Lightning strikes the same place twice
We all know the saying and it seems lightning has struck Zimbabweans savings twice. The foreign currency floating and auction system is not new. Gideon Gono in his eventful time as Reserve bank Governor introduced the same system with less than stellar results. Ultimately there was a loss in savings. While the loss of value in savings and pensions was already seen in the market the flotation of the RTGS$ was the final nail in the coffin and any hopes that remained of salvaging savings made in US dollars were extinguished. It’s saddening and the fallout will be massive. Twice in a lifetime for some. The overall trust for the banks and financial institutions was dealt another blow. Will banks be able to turn around the minds of Zimbabweans so soon after such a major blow?
Will it go up or down?
This is the question everyone has and it’s very difficult to answer at present because once again we have been presented with a policy that is sorely lacking in the detail required to make a determination on things going forward.
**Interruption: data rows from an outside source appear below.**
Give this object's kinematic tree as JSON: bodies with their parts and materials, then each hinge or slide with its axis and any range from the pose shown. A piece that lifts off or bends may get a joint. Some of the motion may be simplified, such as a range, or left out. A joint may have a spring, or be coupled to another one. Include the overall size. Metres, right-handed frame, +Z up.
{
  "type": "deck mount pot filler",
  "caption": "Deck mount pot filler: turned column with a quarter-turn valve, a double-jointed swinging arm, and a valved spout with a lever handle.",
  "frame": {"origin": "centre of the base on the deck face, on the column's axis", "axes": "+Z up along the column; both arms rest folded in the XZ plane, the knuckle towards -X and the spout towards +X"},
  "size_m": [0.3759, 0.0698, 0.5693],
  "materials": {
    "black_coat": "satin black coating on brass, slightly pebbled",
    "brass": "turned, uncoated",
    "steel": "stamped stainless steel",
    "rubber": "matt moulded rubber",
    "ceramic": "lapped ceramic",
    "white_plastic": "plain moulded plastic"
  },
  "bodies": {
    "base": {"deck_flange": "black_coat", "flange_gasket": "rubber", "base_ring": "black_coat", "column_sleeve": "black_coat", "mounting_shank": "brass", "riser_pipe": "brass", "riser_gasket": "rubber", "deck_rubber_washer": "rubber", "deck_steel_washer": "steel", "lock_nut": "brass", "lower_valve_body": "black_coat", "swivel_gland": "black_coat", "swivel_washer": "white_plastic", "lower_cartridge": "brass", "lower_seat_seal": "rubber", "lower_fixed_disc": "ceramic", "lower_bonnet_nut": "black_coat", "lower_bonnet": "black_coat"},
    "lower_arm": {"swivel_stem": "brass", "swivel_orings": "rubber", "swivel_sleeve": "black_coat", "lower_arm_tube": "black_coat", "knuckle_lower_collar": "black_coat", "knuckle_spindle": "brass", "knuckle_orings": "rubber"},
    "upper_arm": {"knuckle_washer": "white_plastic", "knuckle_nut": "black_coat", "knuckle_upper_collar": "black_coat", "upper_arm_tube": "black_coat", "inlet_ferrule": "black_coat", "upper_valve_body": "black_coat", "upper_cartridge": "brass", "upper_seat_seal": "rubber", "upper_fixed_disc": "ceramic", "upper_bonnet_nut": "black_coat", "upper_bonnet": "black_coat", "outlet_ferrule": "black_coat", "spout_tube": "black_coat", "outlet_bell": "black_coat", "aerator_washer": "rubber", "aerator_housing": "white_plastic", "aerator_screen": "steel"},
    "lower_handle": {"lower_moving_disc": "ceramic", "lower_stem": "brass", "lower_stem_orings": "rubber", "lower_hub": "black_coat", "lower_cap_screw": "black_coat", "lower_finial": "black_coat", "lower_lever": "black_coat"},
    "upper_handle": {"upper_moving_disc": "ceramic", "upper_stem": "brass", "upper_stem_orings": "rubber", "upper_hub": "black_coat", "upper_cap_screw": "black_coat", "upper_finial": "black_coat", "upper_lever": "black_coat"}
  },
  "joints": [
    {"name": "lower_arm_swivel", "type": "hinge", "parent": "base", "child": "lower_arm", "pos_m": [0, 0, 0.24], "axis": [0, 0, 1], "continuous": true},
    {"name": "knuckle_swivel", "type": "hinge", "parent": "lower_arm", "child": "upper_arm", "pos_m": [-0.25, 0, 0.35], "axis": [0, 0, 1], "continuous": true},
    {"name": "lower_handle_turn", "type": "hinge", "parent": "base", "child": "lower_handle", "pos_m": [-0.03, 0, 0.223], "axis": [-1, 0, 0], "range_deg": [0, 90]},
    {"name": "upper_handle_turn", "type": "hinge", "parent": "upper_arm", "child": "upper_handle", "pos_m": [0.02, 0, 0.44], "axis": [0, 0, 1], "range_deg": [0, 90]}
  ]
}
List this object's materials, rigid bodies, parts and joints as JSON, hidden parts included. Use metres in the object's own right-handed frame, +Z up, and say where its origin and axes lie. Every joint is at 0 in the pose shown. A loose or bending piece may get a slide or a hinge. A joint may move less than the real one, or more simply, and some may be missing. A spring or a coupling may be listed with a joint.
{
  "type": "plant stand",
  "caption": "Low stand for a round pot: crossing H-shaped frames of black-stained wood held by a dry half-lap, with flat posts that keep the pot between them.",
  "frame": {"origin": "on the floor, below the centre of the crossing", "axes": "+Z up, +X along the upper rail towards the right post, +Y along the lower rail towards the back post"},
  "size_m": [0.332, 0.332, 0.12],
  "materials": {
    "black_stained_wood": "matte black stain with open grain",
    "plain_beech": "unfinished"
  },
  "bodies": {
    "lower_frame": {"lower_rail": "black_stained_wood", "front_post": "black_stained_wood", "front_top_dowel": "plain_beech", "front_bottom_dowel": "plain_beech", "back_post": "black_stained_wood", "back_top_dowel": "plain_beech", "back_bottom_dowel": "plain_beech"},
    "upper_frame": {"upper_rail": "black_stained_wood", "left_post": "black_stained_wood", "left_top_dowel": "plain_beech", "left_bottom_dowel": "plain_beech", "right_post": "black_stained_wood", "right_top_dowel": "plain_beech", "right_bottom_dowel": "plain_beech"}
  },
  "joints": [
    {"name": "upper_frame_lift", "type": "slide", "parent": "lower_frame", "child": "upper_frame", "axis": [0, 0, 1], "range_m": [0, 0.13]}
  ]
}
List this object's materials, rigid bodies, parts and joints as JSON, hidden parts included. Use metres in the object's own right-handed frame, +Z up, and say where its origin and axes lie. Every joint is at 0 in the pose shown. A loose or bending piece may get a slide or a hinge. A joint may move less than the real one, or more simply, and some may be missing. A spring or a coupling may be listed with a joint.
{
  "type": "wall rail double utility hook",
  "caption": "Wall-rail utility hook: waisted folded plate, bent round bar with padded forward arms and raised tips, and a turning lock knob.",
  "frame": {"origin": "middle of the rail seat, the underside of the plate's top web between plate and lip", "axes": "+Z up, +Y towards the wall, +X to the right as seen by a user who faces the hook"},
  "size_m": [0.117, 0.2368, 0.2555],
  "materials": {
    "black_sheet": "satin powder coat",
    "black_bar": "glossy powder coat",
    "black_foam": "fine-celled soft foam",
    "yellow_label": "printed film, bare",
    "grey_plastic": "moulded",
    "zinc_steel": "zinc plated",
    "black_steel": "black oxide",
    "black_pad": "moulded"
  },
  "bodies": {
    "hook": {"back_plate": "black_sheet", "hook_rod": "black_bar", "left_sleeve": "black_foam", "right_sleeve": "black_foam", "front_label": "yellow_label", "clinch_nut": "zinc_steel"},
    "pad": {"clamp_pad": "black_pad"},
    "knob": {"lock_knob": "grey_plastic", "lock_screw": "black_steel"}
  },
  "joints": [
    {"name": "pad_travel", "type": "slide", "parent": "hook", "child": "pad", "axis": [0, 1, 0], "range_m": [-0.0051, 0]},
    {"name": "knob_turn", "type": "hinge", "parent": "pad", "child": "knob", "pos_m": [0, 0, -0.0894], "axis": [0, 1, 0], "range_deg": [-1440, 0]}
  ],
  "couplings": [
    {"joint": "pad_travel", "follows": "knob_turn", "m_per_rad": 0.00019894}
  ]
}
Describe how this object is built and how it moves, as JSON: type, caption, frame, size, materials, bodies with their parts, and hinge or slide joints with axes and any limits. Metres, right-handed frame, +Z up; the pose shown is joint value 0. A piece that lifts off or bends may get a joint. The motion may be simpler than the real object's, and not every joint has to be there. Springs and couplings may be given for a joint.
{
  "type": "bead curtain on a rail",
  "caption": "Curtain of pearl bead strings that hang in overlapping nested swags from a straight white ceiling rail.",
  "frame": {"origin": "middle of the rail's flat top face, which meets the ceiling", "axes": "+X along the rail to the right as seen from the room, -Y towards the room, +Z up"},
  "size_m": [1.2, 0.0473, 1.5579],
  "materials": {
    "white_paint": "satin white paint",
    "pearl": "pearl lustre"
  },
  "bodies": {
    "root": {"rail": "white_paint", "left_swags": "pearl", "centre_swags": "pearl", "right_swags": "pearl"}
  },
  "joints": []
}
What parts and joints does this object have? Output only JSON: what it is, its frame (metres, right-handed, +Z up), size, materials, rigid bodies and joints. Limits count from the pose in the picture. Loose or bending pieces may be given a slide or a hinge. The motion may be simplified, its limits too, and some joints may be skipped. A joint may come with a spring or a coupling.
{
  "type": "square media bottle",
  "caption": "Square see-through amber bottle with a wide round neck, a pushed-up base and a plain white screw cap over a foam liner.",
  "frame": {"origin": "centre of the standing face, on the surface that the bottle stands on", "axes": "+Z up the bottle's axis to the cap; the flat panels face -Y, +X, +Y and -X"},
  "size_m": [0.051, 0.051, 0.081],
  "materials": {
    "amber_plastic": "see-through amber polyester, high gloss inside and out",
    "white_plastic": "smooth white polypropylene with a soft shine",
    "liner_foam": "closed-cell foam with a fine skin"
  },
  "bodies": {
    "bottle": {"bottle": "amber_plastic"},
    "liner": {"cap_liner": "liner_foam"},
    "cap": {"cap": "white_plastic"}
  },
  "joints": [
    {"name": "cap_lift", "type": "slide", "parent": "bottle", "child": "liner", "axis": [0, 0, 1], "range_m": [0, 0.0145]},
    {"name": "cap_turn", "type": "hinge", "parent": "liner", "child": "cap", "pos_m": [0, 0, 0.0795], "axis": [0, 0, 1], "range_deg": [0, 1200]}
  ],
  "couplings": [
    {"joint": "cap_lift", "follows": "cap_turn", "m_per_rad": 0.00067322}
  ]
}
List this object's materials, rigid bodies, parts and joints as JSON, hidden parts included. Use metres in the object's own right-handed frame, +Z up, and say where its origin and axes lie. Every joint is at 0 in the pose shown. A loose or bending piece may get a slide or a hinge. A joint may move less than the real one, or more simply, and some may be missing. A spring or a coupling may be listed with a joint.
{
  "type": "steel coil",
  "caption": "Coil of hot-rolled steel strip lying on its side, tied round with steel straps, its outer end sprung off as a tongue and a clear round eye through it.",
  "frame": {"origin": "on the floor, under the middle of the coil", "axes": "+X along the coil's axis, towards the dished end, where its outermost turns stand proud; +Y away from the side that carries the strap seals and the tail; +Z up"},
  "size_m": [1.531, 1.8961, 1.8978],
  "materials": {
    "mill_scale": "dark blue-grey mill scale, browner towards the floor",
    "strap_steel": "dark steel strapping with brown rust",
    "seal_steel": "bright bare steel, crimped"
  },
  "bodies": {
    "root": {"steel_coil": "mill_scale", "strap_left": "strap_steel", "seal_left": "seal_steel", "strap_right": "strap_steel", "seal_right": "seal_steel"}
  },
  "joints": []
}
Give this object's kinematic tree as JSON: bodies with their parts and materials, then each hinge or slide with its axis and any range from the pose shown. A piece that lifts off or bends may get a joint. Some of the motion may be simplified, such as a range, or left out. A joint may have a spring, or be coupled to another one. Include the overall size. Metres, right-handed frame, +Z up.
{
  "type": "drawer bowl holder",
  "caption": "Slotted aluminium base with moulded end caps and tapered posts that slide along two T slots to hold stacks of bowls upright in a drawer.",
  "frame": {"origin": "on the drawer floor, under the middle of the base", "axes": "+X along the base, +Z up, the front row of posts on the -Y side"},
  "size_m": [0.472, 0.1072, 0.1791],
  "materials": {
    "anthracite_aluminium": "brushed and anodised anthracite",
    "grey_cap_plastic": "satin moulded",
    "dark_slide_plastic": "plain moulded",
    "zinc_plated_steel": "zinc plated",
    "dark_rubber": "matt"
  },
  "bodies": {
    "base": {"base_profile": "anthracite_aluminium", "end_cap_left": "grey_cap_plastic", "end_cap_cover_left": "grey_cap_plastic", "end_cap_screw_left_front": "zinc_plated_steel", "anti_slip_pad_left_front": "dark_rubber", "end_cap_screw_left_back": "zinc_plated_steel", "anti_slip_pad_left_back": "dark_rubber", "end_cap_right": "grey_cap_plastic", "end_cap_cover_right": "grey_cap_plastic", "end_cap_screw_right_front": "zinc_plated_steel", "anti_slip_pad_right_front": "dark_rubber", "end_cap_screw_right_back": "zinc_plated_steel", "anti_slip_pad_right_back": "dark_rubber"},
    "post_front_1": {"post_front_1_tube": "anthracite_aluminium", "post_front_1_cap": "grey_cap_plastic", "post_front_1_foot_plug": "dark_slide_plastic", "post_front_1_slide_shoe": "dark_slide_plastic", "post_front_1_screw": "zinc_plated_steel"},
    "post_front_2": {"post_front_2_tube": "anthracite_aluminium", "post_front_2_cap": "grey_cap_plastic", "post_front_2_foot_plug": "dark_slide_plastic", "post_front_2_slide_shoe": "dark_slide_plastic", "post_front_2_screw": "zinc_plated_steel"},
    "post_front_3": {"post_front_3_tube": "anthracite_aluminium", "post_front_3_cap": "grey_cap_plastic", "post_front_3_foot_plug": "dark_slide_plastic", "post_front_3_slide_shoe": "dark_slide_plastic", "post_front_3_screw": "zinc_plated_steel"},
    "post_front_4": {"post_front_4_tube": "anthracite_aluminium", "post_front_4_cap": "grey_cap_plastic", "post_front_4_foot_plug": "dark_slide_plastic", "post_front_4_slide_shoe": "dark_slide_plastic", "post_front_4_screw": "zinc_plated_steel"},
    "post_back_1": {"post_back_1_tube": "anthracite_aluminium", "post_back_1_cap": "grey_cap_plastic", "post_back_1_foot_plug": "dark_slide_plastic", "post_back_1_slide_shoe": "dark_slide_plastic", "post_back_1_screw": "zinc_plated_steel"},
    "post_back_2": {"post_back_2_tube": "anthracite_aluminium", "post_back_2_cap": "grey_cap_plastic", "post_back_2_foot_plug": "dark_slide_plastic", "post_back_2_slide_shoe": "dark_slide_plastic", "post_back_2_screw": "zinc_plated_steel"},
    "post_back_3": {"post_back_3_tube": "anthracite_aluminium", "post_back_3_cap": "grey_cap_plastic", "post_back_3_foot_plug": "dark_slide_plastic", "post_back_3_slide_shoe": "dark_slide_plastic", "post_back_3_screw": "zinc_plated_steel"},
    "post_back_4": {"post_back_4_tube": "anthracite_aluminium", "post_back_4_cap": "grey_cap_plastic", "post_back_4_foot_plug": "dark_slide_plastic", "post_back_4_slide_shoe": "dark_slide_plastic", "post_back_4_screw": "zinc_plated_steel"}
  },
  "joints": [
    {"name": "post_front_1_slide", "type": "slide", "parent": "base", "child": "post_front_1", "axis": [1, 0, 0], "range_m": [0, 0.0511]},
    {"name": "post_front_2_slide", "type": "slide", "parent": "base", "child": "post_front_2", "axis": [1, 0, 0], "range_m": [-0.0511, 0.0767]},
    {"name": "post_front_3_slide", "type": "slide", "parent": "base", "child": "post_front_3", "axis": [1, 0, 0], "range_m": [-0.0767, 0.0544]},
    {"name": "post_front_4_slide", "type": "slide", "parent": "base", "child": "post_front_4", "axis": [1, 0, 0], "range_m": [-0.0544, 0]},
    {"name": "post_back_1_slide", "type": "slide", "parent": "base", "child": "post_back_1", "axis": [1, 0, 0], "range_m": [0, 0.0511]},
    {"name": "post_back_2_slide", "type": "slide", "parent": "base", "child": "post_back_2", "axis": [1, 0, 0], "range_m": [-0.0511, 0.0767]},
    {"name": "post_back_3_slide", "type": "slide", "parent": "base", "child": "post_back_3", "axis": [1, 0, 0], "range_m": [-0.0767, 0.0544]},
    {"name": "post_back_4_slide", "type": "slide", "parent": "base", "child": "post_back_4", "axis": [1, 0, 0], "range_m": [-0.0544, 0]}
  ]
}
First and foremost money supply needs to be addressed, all will be for nought if money supply continues its upward trajectory. The policy environment is also of concern, the many other fundamentals that have left us a net importer of goods and hence a net exporter of foreign currency have not been addressed. Limitations on the selling of foreign currency to individuals may leave the bureaux de change unattractive compared to the parallel market.
The more things change, the more they stay the same. If this monetary policy statement is all we are going to get in the way of policy then we are far from addressing our challenges.